▸ What you should do:
Using the material below, print the line that contains "Keep writing the", the line that contains "eye.data.materials.append(lenses)", and every line in between, exactly and nothing else.

▸ Entries provided:
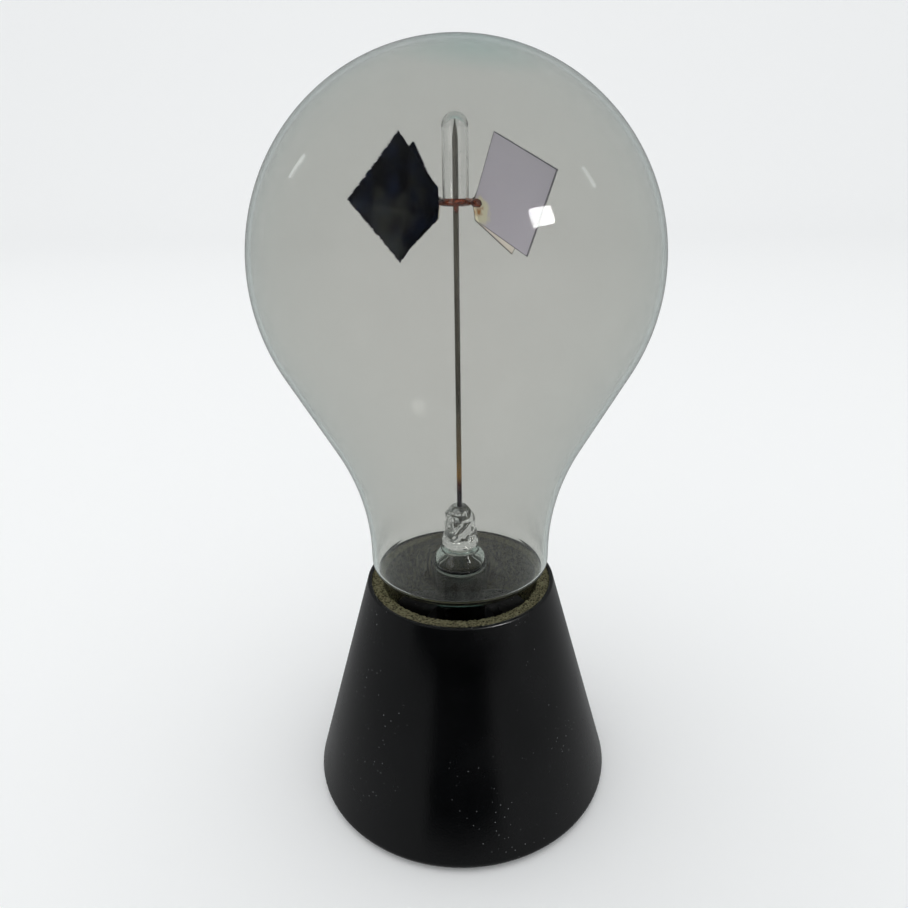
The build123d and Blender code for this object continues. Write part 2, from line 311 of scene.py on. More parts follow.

--

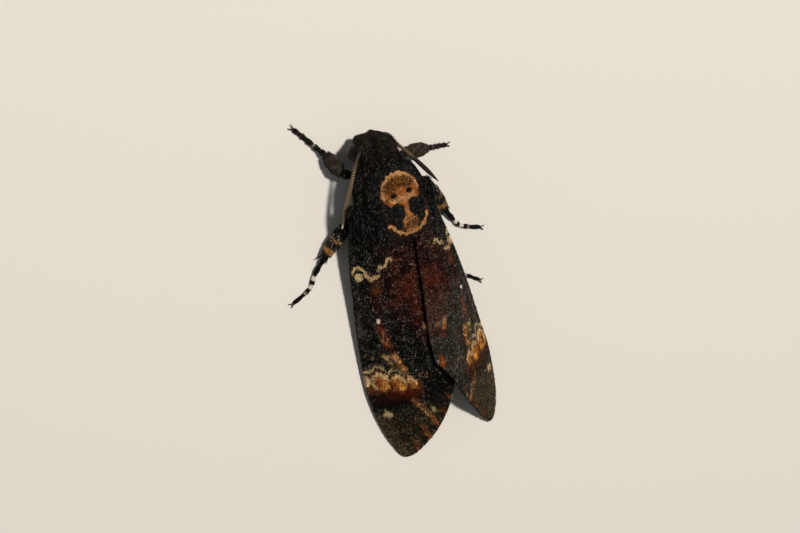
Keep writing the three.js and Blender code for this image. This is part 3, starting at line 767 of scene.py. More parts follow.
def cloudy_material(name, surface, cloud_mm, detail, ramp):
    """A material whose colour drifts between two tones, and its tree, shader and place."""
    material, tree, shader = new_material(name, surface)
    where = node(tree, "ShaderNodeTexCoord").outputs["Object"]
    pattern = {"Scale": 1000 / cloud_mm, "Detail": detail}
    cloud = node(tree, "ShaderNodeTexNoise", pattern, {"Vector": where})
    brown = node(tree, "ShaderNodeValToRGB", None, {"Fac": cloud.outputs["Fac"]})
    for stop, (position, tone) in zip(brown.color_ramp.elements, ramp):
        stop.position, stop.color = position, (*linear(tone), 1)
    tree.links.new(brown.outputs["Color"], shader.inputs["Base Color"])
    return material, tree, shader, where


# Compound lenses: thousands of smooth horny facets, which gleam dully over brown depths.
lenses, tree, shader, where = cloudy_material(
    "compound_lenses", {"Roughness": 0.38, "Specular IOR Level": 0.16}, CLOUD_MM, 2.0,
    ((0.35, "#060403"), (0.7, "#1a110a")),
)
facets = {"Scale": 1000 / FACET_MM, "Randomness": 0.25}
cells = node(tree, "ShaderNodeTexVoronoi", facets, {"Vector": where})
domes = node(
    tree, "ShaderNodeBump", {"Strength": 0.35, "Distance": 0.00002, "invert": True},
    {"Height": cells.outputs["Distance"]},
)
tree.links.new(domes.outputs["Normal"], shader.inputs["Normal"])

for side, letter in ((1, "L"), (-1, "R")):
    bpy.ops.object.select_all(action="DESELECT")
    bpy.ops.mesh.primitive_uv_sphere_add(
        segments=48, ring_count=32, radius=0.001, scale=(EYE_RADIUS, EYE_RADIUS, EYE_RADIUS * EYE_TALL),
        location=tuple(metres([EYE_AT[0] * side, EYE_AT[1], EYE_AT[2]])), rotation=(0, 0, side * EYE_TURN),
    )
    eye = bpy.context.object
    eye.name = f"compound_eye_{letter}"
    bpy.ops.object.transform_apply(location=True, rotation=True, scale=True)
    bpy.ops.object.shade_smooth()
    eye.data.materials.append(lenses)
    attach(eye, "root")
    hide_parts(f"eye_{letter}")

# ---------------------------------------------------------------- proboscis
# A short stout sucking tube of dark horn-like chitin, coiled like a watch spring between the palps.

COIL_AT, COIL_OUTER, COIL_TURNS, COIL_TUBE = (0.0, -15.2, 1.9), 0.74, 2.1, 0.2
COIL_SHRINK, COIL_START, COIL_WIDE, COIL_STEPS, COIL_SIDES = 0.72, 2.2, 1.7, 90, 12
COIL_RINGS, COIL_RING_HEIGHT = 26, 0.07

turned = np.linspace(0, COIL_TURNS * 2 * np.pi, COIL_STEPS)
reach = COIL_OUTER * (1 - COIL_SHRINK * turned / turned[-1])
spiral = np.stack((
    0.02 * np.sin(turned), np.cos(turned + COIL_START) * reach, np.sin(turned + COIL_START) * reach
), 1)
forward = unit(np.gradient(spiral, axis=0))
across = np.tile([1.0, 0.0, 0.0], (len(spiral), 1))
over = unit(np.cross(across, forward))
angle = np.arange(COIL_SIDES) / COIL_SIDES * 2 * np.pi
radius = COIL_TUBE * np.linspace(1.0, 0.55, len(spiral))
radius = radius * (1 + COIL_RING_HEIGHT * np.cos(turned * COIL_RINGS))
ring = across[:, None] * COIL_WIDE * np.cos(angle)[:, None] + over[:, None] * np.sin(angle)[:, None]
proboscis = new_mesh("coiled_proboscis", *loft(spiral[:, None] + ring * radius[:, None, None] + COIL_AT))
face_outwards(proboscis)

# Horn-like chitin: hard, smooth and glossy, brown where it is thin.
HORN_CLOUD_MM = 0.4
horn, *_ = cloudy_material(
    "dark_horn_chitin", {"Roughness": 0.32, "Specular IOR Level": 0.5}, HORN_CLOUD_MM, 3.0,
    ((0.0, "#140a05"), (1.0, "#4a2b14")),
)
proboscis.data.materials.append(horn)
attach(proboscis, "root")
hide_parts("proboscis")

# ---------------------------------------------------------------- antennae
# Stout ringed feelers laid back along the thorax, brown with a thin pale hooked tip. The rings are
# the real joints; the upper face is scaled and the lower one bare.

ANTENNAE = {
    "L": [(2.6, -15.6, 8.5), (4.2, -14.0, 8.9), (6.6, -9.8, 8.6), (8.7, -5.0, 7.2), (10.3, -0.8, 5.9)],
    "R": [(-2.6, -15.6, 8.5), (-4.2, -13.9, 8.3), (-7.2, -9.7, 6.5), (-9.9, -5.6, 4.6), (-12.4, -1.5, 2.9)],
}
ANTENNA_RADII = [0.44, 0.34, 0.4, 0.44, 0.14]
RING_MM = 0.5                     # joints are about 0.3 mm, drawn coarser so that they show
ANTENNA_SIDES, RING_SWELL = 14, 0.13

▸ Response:
Keep writing the three.js and Blender code for this image. This is part 3, starting at line 767 of scene.py. More parts follow.
def cloudy_material(name, surface, cloud_mm, detail, ramp):
    """A material whose colour drifts between two tones, and its tree, shader and place."""
    material, tree, shader = new_material(name, surface)
    where = node(tree, "ShaderNodeTexCoord").outputs["Object"]
    pattern = {"Scale": 1000 / cloud_mm, "Detail": detail}
    cloud = node(tree, "ShaderNodeTexNoise", pattern, {"Vector": where})
    brown = node(tree, "ShaderNodeValToRGB", None, {"Fac": cloud.outputs["Fac"]})
    for stop, (position, tone) in zip(brown.color_ramp.elements, ramp):
        stop.position, stop.color = position, (*linear(tone), 1)
    tree.links.new(brown.outputs["Color"], shader.inputs["Base Color"])
    return material, tree, shader, where


# Compound lenses: thousands of smooth horny facets, which gleam dully over brown depths.
lenses, tree, shader, where = cloudy_material(
    "compound_lenses", {"Roughness": 0.38, "Specular IOR Level": 0.16}, CLOUD_MM, 2.0,
    ((0.35, "#060403"), (0.7, "#1a110a")),
)
facets = {"Scale": 1000 / FACET_MM, "Randomness": 0.25}
cells = node(tree, "ShaderNodeTexVoronoi", facets, {"Vector": where})
domes = node(
    tree, "ShaderNodeBump", {"Strength": 0.35, "Distance": 0.00002, "invert": True},
    {"Height": cells.outputs["Distance"]},
)
tree.links.new(domes.outputs["Normal"], shader.inputs["Normal"])

for side, letter in ((1, "L"), (-1, "R")):
    bpy.ops.object.select_all(action="DESELECT")
    bpy.ops.mesh.primitive_uv_sphere_add(
        segments=48, ring_count=32, radius=0.001, scale=(EYE_RADIUS, EYE_RADIUS, EYE_RADIUS * EYE_TALL),
        location=tuple(metres([EYE_AT[0] * side, EYE_AT[1], EYE_AT[2]])), rotation=(0, 0, side * EYE_TURN),
    )
    eye = bpy.context.object
    eye.name = f"compound_eye_{letter}"
    bpy.ops.object.transform_apply(location=True, rotation=True, scale=True)
    bpy.ops.object.shade_smooth()
    eye.data.materials.append(lenses)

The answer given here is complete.